Außerdem hat jeder Zögling zu erlegen:

1) als einmaligen Zuschuß bei der Aufnahme:
 für die Büchersammlung und zur Unter-
 haltung des Lehrgeräths
10 fl. 0– kr.
2) folgende jährliche Beiträge:
 a) für Bettstelle, Schränke u. dergl. 01 fl. 30 kr.
 b) für die Dienstboten 03 fl. 0– kr.
 c) Klassengeld (für Dinte, Schwämme,
 Kreide u. s. w.)
0– fl. 36 kr.
 Ein jeder Zögling hat endlich mitzubringen: 1 Bett nebst 2fachem Ueberzuge (wo möglich jedoch: Matraze mit Zubehör); 3fache, vollständige Kleidung (Feiertags-, Winter-, Sommeranzug); wenigstens 6fache Leibwäsche; 4 Handtücher und 4 Servietten; 2 Zinnteller sammt Besteck; 1 Waschnapf und 1 Becher von Blech; 2 Kämme, 1 Schwamm,| 1 Zahnbürste und 1 Kleiderbürste; 1 ledernes Ränzchen für Turnfahrten.

 Das Kostgeld ist in Vierteljahrbeträgen vorauszuzahlen.

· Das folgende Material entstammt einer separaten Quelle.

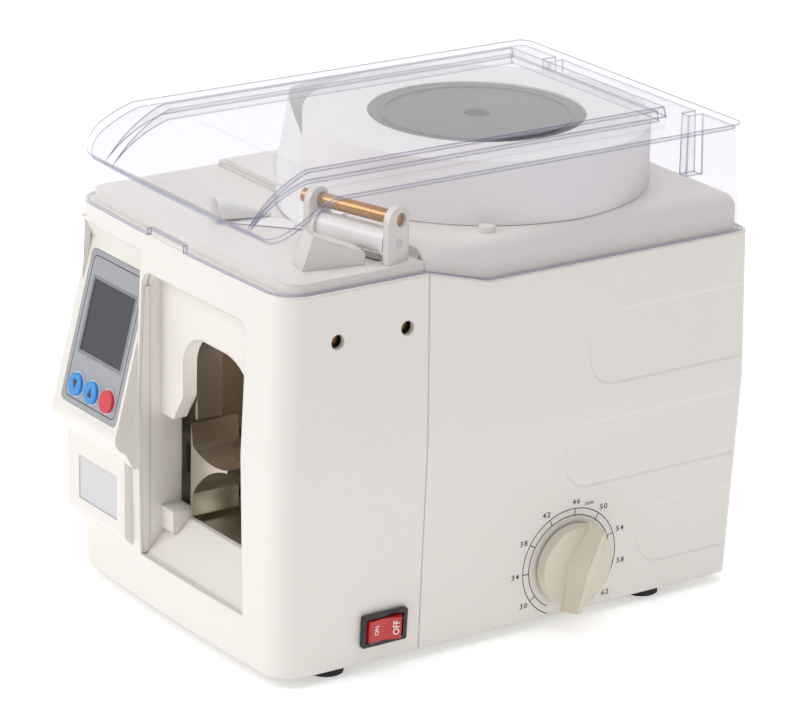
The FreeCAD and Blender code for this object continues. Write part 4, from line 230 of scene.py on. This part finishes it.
def clear_plastic():
    """Clear moulding: light passes straight through; edges and steep faces turn lilac grey."""
    mat = bpy.data.materials.new("clear_plastic")
    mat.use_nodes = True
    tree = mat.node_tree
    tree.nodes.remove(tree.nodes["Principled BSDF"])
    out = tree.nodes["Material Output"]
    mottle = node(tree, "ShaderNodeGroup")
    mottle.node_tree = MOTTLE
    for label, value in (("Color", (0.952, 0.948, 0.962, 1)), ("Amount", 0.01), ("Scale", 20.0),
                         ("Roughness", 0.06), ("Spread", 0.03)):
        mottle.inputs[label].default_value = value
    bevel = node(tree, "ShaderNodeBevel", {"Radius": 1.6 * MM}, samples=4)
    plain = node(tree, "ShaderNodeNewGeometry")
    through = node(tree, "ShaderNodeBsdfTransparent")
    tree.links.new(mottle.outputs["Color"], through.inputs["Color"])
    rim = node(tree, "ShaderNodeBsdfPrincipled", {"Base Color": srgb(118, 116, 150), "Roughness": 0.15})
    dot = node(tree, "ShaderNodeVectorMath", operation="DOT_PRODUCT")
    tree.links.new(bevel.outputs["Normal"], dot.inputs[0])
    tree.links.new(plain.outputs["Normal"], dot.inputs[1])
    edge = node(tree, "ShaderNodeMapRange",
                {"From Min": 0.985, "From Max": 0.93, "To Min": 0.0, "To Max": 1.0})
    tree.links.new(dot.outputs["Value"], edge.inputs["Value"])
    body = node(tree, "ShaderNodeMixShader")
    tree.links.new(edge.outputs["Result"], body.inputs[0])
    tree.links.new(through.outputs[0], body.inputs[1])
    tree.links.new(rim.outputs[0], body.inputs[2])
    sheen = node(tree, "ShaderNodeBsdfGlossy", {"Color": (1, 1, 1, 1)})
    tree.links.new(mottle.outputs["Roughness"], sheen.inputs["Roughness"])
    tree.links.new(bevel.outputs["Normal"], sheen.inputs["Normal"])
    steep = node(tree, "ShaderNodeLayerWeight", {"Blend": 0.5})
    curve = node(tree, "ShaderNodeMath", {1: 4.0}, operation="POWER")
    tree.links.new(steep.outputs["Facing"], curve.inputs[0])
    angle = node(tree, "ShaderNodeMath", {1: 0.5, 2: 0.03}, operation="MULTIPLY_ADD")
    tree.links.new(curve.outputs[0], angle.inputs[0])
    both = node(tree, "ShaderNodeMixShader")
    tree.links.new(angle.outputs[0], both.inputs[0])
    tree.links.new(body.outputs[0], both.inputs[1])
    tree.links.new(sheen.outputs[0], both.inputs[2])
    path = node(tree, "ShaderNodeLightPath")
    shade = node(tree, "ShaderNodeBsdfTransparent", {"Color": (0.97, 0.97, 0.97, 1)})
    last = node(tree, "ShaderNodeMixShader")
    tree.links.new(path.outputs["Is Shadow Ray"], last.inputs[0])
    tree.links.new(both.outputs[0], last.inputs[1])
    tree.links.new(shade.outputs[0], last.inputs[2])
    tree.links.new(last.outputs[0], out.inputs["Surface"])
    return mat


# %% [markdown]
# ### The paper roll
# The flat face of a roll shows its wound layers as rings. The distance from the roll's axis feeds a
# one-dimensional noise, which gives rings of uneven strength at any distance.

# %%


def paper_roll():
    """White tape: rings of wound layers on the flat face and fine lines round the side."""
    mat = surface("wound_paper", srgb(243, 240, 240), 0.75, amount=0.03, scale=35.0, strength=0.06)
    tree = mat.node_tree
    shader = tree.nodes["Principled BSDF"]
    where = node(tree, "ShaderNodeTexCoord")
    centre = at(0, 0, 0)
    shift = node(tree, "ShaderNodeVectorMath", {1: (-centre.x, -centre.y, 0)}, operation="ADD")
    tree.links.new(where.outputs["Object"], shift.inputs[0])
    flat = node(tree, "ShaderNodeVectorMath", {1: (1, 1, 0)}, operation="MULTIPLY")
    tree.links.new(shift.outputs[0], flat.inputs[0])
    radius = node(tree, "ShaderNodeVectorMath", operation="LENGTH")
    tree.links.new(flat.outputs[0], radius.inputs[0])
    rings = node(tree, "ShaderNodeTexNoise", {"Scale": 900.0, "Detail": 2.0}, noise_dimensions="1D")
    tree.links.new(radius.outputs["Value"], rings.inputs["W"])
    band = node(tree, "ShaderNodeMapRange",
                {"From Min": 0.35, "From Max": 0.65, "To Min": 0.94, "To Max": 1.0})
    tree.links.new(rings.outputs["Fac"], band.inputs["Value"])
    tint = node(tree, "ShaderNodeVectorMath", operation="SCALE")
    mottle = next(n for n in tree.nodes if n.bl_idname == "ShaderNodeGroup" and n.node_tree == MOTTLE)
    tree.links.new(mottle.outputs["Color"], tint.inputs[0])
    tree.links.new(band.outputs["Result"], tint.inputs["Scale"])
    tree.links.new(tint.outputs[0], shader.inputs["Base Color"])
    return mat


# %% [markdown]
# ### Shallow pads in the right wall
# The real wall has three very shallow pads with rounded ends. The distance to a rounded box gives their
# outline, and a bump sinks it by less than half a millimetre.

# %%
CREAM = srgb(231, 226, 220)
# recessed pads of the right wall: front, rear, low and high edges in mm, corner radius
PADS = ((1.2, 120.0, 109.6, 143.0, 14.0), (-10.0, 120.0, 63.4, 93.5, 14.0), (32.7, 120.0, 19.0, 47.5, 14.0))


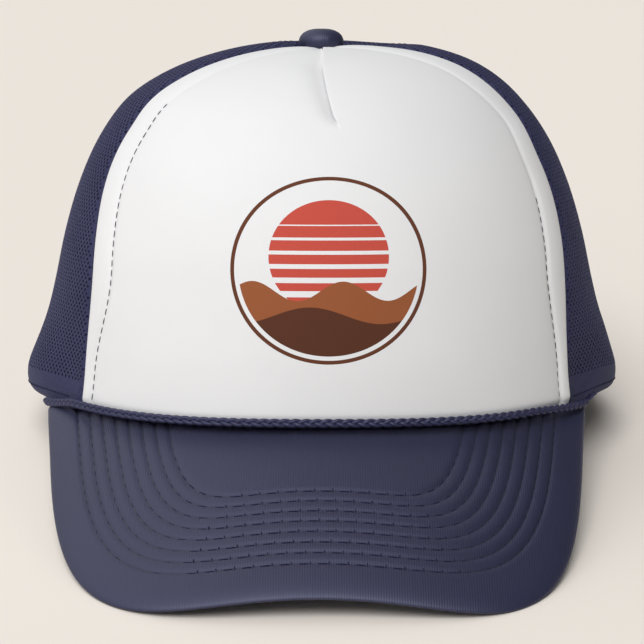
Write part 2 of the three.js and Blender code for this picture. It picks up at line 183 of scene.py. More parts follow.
NET_POLYESTER = knit("navy knitted polyester net", "#393a58", "#272841", 0.0005, 0.75, 0.05, shine=0.2)
BRAID_YARN = knit("navy braid yarn", "#2d2e4a", "#1f2039", 0.0005, 0.5, 0.05)
STITCH_THREAD = knit("dark navy sewing thread", "#1c1d3a", "#14152c", 0.0003, 0.8, 0.0, shine=0.2)

STRAP_PLASTIC, tree = new_material("navy moulded polyethylene")
place = add(tree, "TexCoord").outputs["Object"]
grain = add(tree, "TexNoise", {"Vector": place, "Scale": 2500.0, "Detail": 2.0})
wear = add(tree, "TexNoise", {"Vector": place, "Scale": 120.0, "Detail": 3.0})
bump = add(tree, "Bump", {"Height": grain, "Strength": 0.15, "Distance": 0.0001})
rough = add(tree, "MapRange", {"Value": wear, "To Min": 0.36, "To Max": 0.5})
shader = add(tree, "BsdfPrincipled", {
    "Base Color": linear("#26273c"), "Roughness": rough, "IOR": 1.5, "Normal": bump})
add(tree, "OutputMaterial", {"Surface": shader})
print("plastic nodes:", len(tree.nodes))

# %% [markdown]
# The crown is one surface in two directions: the angle round the head and the level from the rim to the
# top. Its half width and its reach forward and back come from a short table, along a smooth curve. The
# net swells out over the rim, stands proud of the foam at the shoulders and dips under the button.

# %% The crown's surface
CROWN_SECTIONS = {
    "height": (0, 9, 22, 38, 54, 70, 84, 96, 104.6, 110, 112.9, 113.2),
    "side": (92, 90.6, 89.2, 87.4, 84.6, 79.8, 72.8, 63, 50.6, 36, 19, 0),
    "front": (98, 98, 97.4, 95.6, 92.6, 87.2, 79, 68, 54, 38, 20, 0),
    "back": (98, 100, 101.5, 100.5, 96.5, 89.5, 79, 66.5, 52, 36.5, 19.5, 0),
}
CROWN_HEIGHT = 113.2
TOP_LEVEL = 0.987
RIM_CREST, RIM_FRONT, RIM_LEFTWARD = 1.5, 3.7, 0.9
SWELL, SWELL_HEIGHT = 7.5, 8
TOP_SHIFT, TOP_SLANT = 1.2, 0.018
SHOULDER = 2.2
REST_TILT = math.radians(8.55)
STANDING = Matrix.Translation((0, 0.0251274, 0.01375)) @ Matrix.Rotation(-REST_TILT, 4, "X")
rad = np.radians


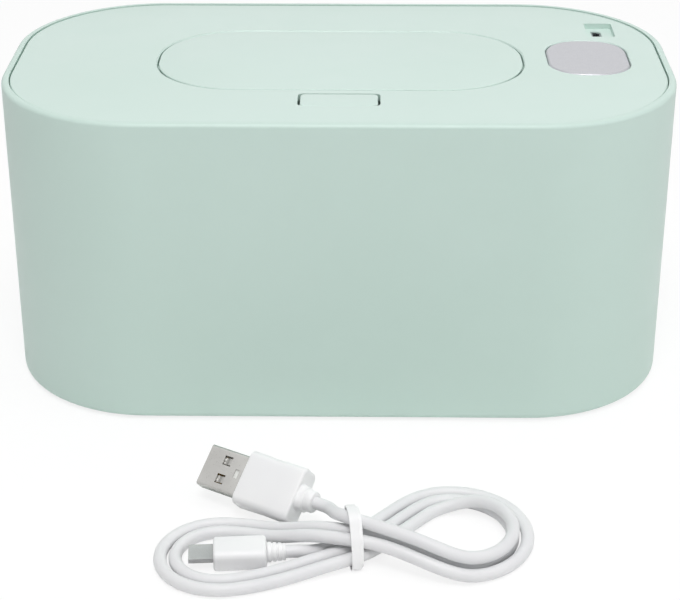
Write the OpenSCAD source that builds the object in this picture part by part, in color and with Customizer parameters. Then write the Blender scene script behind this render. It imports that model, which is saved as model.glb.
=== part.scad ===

 Schreibmaterialien und Bücher besorgt die Anstalt um billigen Preis.

 Für entferntere Eltern, besonders des Auslandes, wird bemerkt, daß auch die obengenannten Gegenstände so wohlfeil als möglich von der Anstalt verabreicht werden. –




 Ein ausführlicherer Bericht über die innere und äußere Einrichtung der Anstalt soll, sobald dieselbe ins Leben getreten ist, dieser Ankündigung nachfolgen. Wir wissen wohl, daß die That leicht hinter dem Worte zurückbleibt, doch mag es sich gewöhnlich auch also verhalten, wir unsrerseits werden uns redlich bemühen, dem gesteckten Ziele nachzukommen. Wir sagen Dies im Ausblicke zum Herrn, an Dessen Segen Alles gelegen ist, und Den darum auch wir, als den rechten Kräftiger und Helfer, um Kraft und Hülfe anrufen für das unternommene Werk. Zu Seiner Ehre ist es begonnen, Er wird es auch hinausführen.


 Windsbach, im März 1840.


Dekan Brandt, 
im Namen der übrigen Unternehmer.



  1. Die Genehmigung der k. Regierung von Mittelfranken haben wir bereits erhalten.